É fato que o transporte coletivo não tem alta qualidade, mas também não é tudo isso que essas classes falam, principalmente nas regiões onde moram. Claro que, para quem vem de Guaianazes, Cidade Tiradentes, M’Boi Mirim, andar 30 a 35 quilômetros apertado dentro do ônibus é um problema. Mas, nas áreas de classe média alta, o ônibus não é nenhum desastre para quem faz poucas distâncias e, especialmente, para quem pega os corredores de ônibus. O Metrô também foi seletivo, instalado nas áreas mais valorizadas. Então, temos um Metrô que não perde para nenhum outro do mundo; quem fala isso é porque não conhece. Agora tem uma outra coisa, que é a mistura de classes, porque o uso do espaço público e do transporte coletivo fazem com que as classes tenham de se misturar. E aí nós temos uma cultura de segregação que está presente no território, com favelas e bairros separados pelo valor imobiliário, e está na mobilidade. No carro, você tem o ar-condicionado, o rádio, você fala ao celular sem ser ouvido pelos outros, você cria um micromundo protegido e, para os mais ricos, até blindado. Agora, para poder fazer essa reversão, é difícil, Ela gera reações e desconfortos.

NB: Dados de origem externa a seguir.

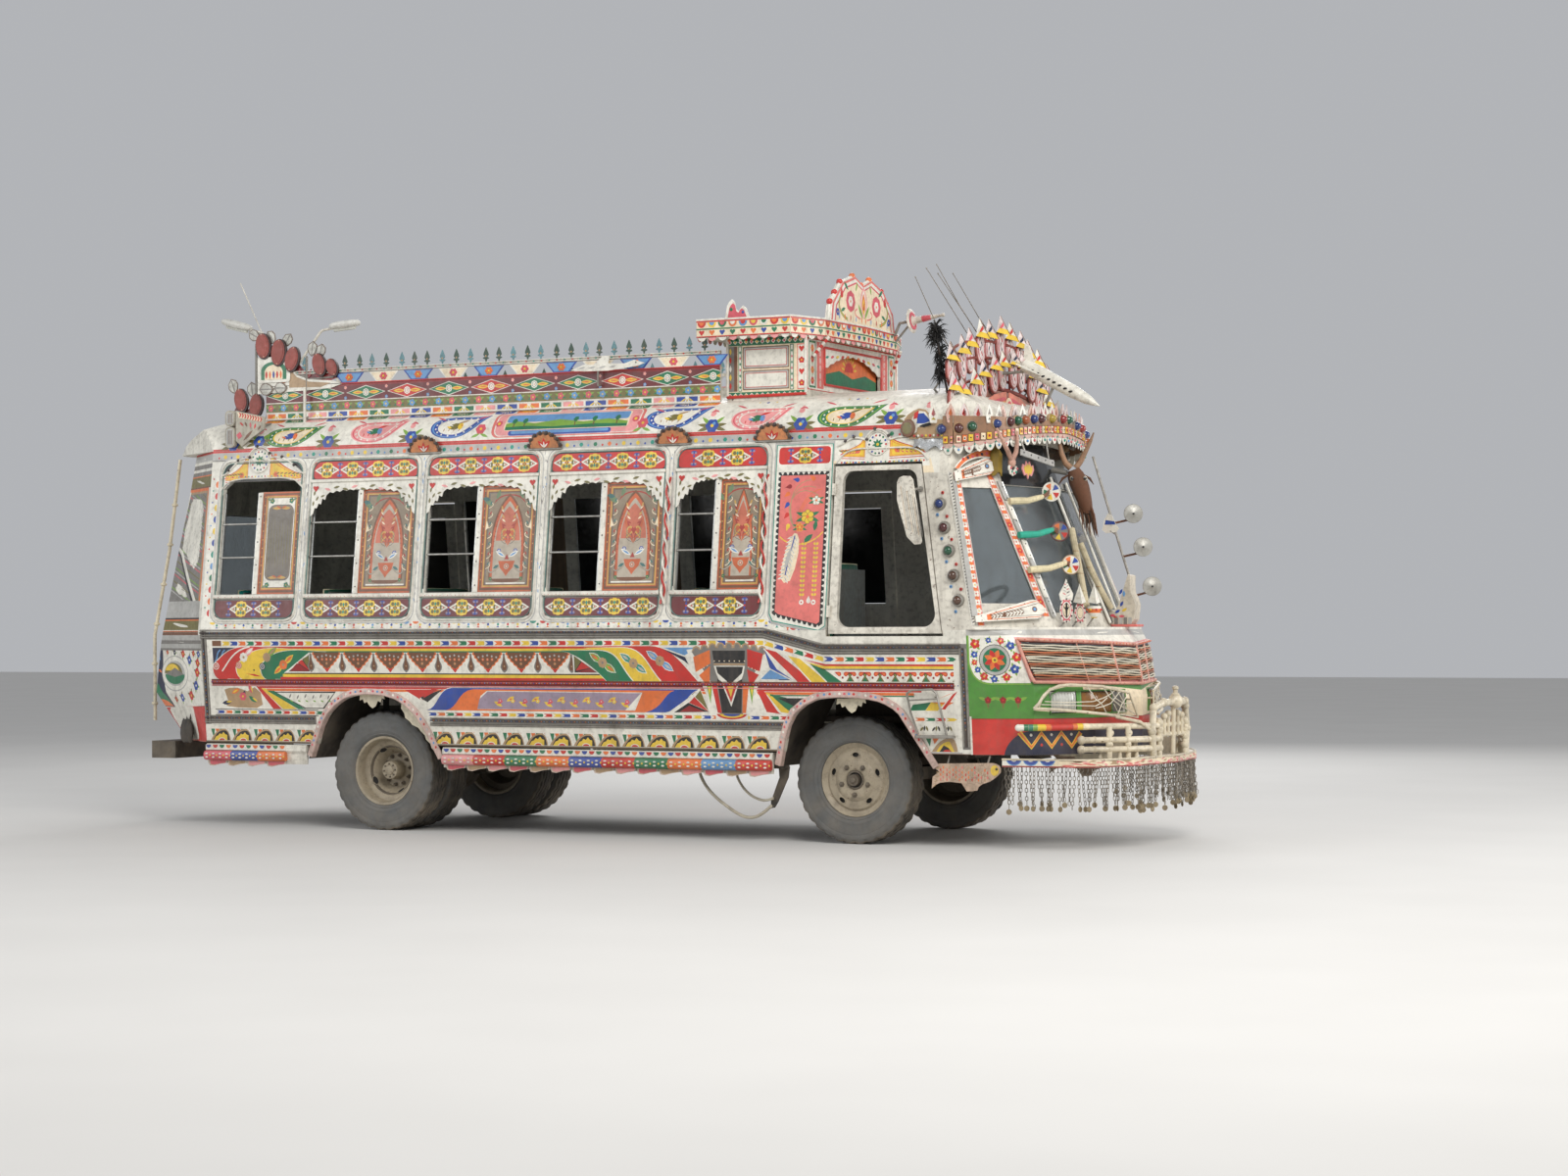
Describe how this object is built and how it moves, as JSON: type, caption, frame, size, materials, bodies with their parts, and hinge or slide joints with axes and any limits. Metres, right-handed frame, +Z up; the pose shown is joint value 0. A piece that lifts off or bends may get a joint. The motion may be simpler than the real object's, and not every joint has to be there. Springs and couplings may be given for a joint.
{
  "type": "decorated passenger minibus",
  "caption": "Hand-painted passenger minibus with raked nose, bull bar, shuttered side windows, roof rack, roof turret and front crown; wheels roll, front wheels steer, doors swing.",
  "frame": {"origin": "on the ground below the centre of the whole vehicle", "axes": "+X forward along the vehicle, +Y to its left, +Z up"},
  "size_m": [7.3995, 2.3, 3.7308],
  "materials": {
    "painted_body": "hand-painted gloss enamel over steel, dusty",
    "painted_roof": "hand-painted enamel, chalked and stained",
    "painted_red": "painted ornament board",
    "white_enamel": "white enamel with rust at the edges",
    "cream_tube": "cream brushed-on paint, dirty",
    "chassis_black": "black chassis paint with road dust",
    "cast_metal": "oily cast iron",
    "rim_paint": "beige wheel paint with rust",
    "tyre_rubber": "worn, dusty",
    "black_rubber": "matt",
    "pane": "dusty clear glass",
    "lamp_glass": "amber and clear lamp glass",
    "seat_vinyl": "worn vinyl",
    "floor_plate": "scuffed steel plate",
    "dark_plastic": "dusty moulded plastic",
    "spring_steel": "rusty spring steel"
  },
  "bodies": {
    "bus_body": {"bull_bar": "cream_tube", "castle_canopy": "white_enamel", "dashboard": "dark_plastic", "engine_block": "cast_metal", "engine_cover": "floor_plate", "floor_deck": "floor_plate", "frame_cross_members": "chassis_black", "frame_rails": "chassis_black", "front_axle_beam": "cast_metal", "front_bumper": "cream_tube", "front_crown": "white_enamel", "front_visor": "white_enamel", "grille_panel": "painted_body", "hanging_rope_long": "black_rubber", "hanging_rope_short": "black_rubber", "headlamps": "lamp_glass", "leaf_springs": "spring_steel", "left_cab_window_frame": "white_enamel", "lower_side_panels": "painted_body", "mudflap_strap": "black_rubber", "nose_shell": "painted_body", "rear_axle_and_shaft": "cast_metal", "rear_bumper": "chassis_black", "rear_corner_panels": "painted_body", "rear_ladder": "cream_tube", "rear_roof_wings": "painted_red", "rear_wall": "painted_body", "roof_castle": "white_enamel", "roof_lamps_and_aerials": "white_enamel", "roof_rack": "painted_roof", "roof_shell": "painted_roof", "rope_brackets": "chassis_black", "seat_cushions": "seat_vinyl", "seat_frames": "chassis_black", "skirt_rails": "painted_body", "steering_wheel": "dark_plastic", "wheel_arch_liners": "chassis_black", "window_bars": "white_enamel", "window_glass": "pane", "window_posts": "painted_body", "window_shutters": "painted_body", "window_sill_and_header_panels": "painted_body", "windscreen_frame": "painted_body"},
    "front_right_knuckle": {"front_right_knuckle": "cast_metal"},
    "front_left_knuckle": {"front_left_knuckle": "cast_metal"},
    "front_right_wheel": {"front_right_wheel": "rim_paint", "front_right_tyre": "tyre_rubber"},
    "front_left_wheel": {"front_left_wheel": "rim_paint", "front_left_tyre": "tyre_rubber"},
    "rear_right_wheels": {"rear_right_wheels": "rim_paint", "rear_right_tyres": "tyre_rubber"},
    "rear_left_wheels": {"rear_left_wheels": "rim_paint", "rear_left_tyres": "tyre_rubber"},
    "driver_door": {"driver_door": "white_enamel", "driver_mirror": "white_enamel"},
    "front_passenger_door": {"front_passenger_door": "painted_body"},
    "rear_passenger_door": {"rear_passenger_door": "painted_body"}
  },
  "joints": [
    {"name": "steer_right", "type": "hinge", "parent": "bus_body", "child": "front_right_knuckle", "pos_m": [1.859, -0.635, 0.395], "axis": [0, 0, 1], "range_deg": [-28, 28]},
    {"name": "front_right_wheel_spin", "type": "hinge", "parent": "front_right_knuckle", "child": "front_right_wheel", "pos_m": [1.859, -0.74, 0.395], "axis": [0, 1, 0], "continuous": true},
    {"name": "rear_right_wheel_spin", "type": "hinge", "parent": "bus_body", "child": "rear_right_wheels", "pos_m": [-1.55, -0.7, 0.395], "axis": [0, 1, 0], "continuous": true},
    {"name": "steer_left", "type": "hinge", "parent": "bus_body", "child": "front_left_knuckle", "pos_m": [1.859, 0.635, 0.395], "axis": [0, 0, 1], "range_deg": [-28, 28]},
    {"name": "front_left_wheel_spin", "type": "hinge", "parent": "front_left_knuckle", "child": "front_left_wheel", "pos_m": [1.859, 0.74, 0.395], "axis": [0, 1, 0], "continuous": true},
    {"name": "rear_left_wheel_spin", "type": "hinge", "parent": "bus_body", "child": "rear_left_wheels", "pos_m": [-1.55, 0.7, 0.395], "axis": [0, 1, 0], "continuous": true},
    {"name": "driver_door_hinge", "type": "hinge", "parent": "bus_body", "child": "driver_door", "pos_m": [1.791, -1.0224, 1.8], "axis": [0, 0.1191, 0.9929], "range_deg": [-80, 0]},
    {"name": "front_passenger_door_hinge", "type": "hinge", "parent": "bus_body", "child": "front_passenger_door", "pos_m": [1.334, 1.085, 1.4], "axis": [0, 0, 1], "range_deg": [-85, 0]},
    {"name": "rear_passenger_door_hinge", "type": "hinge", "parent": "bus_body", "child": "rear_passenger_door", "pos_m": [-2.163, 1.085, 1.4], "axis": [0, 0, 1], "range_deg": [-85, 0]}
  ],
  "couplings": [
    {"joint": "steer_left", "follows": "steer_right", "ratio": 1}
  ]
}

Do ponto de vista ambiental, a cidade também cometeu equívocos enormes, como canalizar fundos de vale para fazer avenidas, quando deveriam ser áreas permeáveis, públicas ou até navegáveis. Boa parte foi impermeabilizada e não temos arborização, exceto em bairros de elite, como Jardim Europa e Pacaembu, onde foram planejadas calçadas mais largas e as praças foram preservadas. Esses bairros têm uma temperatura em média 6 graus mais baixa que a das áreas mais quentes. Mas, na hora em que se vai para a região industrial, em antigos bairros da orla ferroviária, não tem arborização nenhuma.

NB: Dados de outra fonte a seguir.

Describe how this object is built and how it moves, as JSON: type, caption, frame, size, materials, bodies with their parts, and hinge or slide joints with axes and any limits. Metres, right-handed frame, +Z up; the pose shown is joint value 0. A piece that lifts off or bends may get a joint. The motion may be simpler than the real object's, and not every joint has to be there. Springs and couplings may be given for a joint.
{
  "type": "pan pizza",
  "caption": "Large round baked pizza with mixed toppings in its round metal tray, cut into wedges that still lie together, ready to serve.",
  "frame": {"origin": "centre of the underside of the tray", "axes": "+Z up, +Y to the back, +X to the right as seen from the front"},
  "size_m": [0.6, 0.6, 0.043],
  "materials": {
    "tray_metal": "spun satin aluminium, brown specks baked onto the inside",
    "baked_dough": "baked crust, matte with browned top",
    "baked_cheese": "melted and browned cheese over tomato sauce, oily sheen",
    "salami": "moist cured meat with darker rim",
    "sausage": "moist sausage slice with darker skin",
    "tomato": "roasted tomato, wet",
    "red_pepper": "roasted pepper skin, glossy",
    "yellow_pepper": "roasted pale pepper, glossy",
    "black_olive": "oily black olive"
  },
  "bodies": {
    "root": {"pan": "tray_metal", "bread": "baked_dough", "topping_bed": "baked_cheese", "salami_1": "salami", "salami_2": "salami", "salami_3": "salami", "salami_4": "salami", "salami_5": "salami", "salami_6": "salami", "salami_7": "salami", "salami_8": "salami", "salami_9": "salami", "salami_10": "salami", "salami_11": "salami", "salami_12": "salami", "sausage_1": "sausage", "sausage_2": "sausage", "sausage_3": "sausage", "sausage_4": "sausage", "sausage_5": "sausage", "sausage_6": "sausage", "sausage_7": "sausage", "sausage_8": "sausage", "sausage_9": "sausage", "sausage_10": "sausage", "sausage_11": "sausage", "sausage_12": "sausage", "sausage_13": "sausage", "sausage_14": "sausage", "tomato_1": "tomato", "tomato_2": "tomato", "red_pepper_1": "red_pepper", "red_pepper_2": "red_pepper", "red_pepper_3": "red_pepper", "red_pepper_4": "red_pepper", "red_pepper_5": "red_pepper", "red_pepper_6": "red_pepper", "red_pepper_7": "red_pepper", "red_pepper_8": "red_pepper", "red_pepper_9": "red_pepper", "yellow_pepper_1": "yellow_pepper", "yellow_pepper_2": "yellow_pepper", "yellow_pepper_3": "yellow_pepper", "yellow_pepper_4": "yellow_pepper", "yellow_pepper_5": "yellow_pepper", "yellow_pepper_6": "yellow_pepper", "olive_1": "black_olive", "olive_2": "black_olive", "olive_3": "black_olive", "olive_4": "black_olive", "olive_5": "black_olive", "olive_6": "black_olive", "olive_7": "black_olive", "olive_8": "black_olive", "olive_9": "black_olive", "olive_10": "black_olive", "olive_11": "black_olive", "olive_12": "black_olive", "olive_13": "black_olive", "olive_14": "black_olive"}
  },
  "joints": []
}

Isso tudo faz parte de um modelo insustentável de cidade. Outra coisa, esse espaço vai se “desertificando”. As pessoas usam os automóveis, criam-se condomínios fechados, prédios murados. As cercas elétricas começam a chegar em casas da periferia, porque o morador da periferia também vive o problema da violência. E, quanto mais desertificado for o espaço, mais inseguro. Então isso gera uma lógica privatizadora.
Com a piora no bem-estar, observamos diversos movimentos de cidadãos, não só em São Paulo, organizando-se em coletivos, buscando resgatar a cidade, criar mais afeto entre as pessoas e o lugar que habitam. Como o senhor analisa esse fenômeno?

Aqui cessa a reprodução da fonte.